In the Q&A for this film at the 61st New York Film Festival, an audience member asked Alice Rohrwacher about her decision to curate Arthur’s journey of identity and yearning with so many nods to classic myths, fables, and fairy tales. The Italian filmmaker responded by saying, “Fairy tales are like a distillation of reality.” She mentioned that showering her films with magical realism was her way of approaching reality in a non-schmaltzy or syrupy manner–in her words, in a non-pornographic way. Many filmmakers abuse emotions like sympathy or empathy in the experience that their characters endure. And while Rorhrwacher’s films contain those moments in which the reverie comes to life in alluring ways, they end up ringing truer and feeling more emotionally potent than those who want to cram humanism forcefully. 

Much like the Argentinian-French novelist Julio Cortázar (writer of “Casa Tomada,” “La Noche Boca Arriba,” and “Hopscotch”), Rorhrwacher embalms her stories with an array of metaphors and poetic elements as the characters she writes go on their respective quests for identity and deal with longing. Both of them treat their stories with elements of fantasy. However, Cortázar was more of a surrealist and existentialist, covering the draining mundanity of the everyday lives of ordinary people; meanwhile, Rohrwacher relies more on folkloric narratives about the complexities of human relationships – dealing with the emotionally shifting nature of the people we care for, the bridge between life and death, as well as the history of the land beneath our feet. 

From the moment the film begins, Rohrwacher puts a spell on you, the effect increasing as the story moves on from one magical moment to another. Nowadays, there aren’t many cinematic experiences like the one Alice Rohrwacher brings us, which is full of splendor, yet painting melancholy in a shade that isn’t its usual dark one. The Italian filmmaker doesn’t want to use the pessimistic tone to reflect our existentialist thoughts. Instead, she embraces the darkness of loss to conjure something full of light. As a piece of cinema, La Chimera feels like a product of many recollections, emotions, questions, and experiences, all put together in a manner that reflects some of our doubts about the culmination of life.

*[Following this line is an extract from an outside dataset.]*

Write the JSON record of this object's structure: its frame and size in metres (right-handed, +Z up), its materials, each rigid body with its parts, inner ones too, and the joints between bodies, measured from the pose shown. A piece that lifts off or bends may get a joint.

La Chimera is more than relatable and approachable; instead, it reorients how we think about the line between this world and the next. There’s a moment late in La Chimera when Arthur caresses and admires a stone head missing from a 5th-century statue. Arthur looks at it with a sense of remembrance; the piece reminds him of his lost loved one, Beniamina. Just like the first scene in the film, but with the roles reversed, the sun is kissing his face this time around. It takes him back; all of the memories they shared start to play in his mind like a collage; he quickly glimpses through it all as the equally magnetic and towering power of love and loss crosses his entire body. 

He then remarks with a quote that was previously said by Carol Duarte’s character: “You were not meant for human eyes.” And the line puts the final nail in the coffin in terms of the film’s impact. With a single sentence, Alice Rohrwacher captures the essence of her movie, uplifting the thematic and emotional importance of every scene that precedes this one. We replay every single scene in our minds with those words in consideration. They gain a different meaning, even the ones where you think the film was meandering a bit. It is the healing process personified, made by a filmmaker who converts our worries into fables that are as grounded as they are poised and soul-stirring.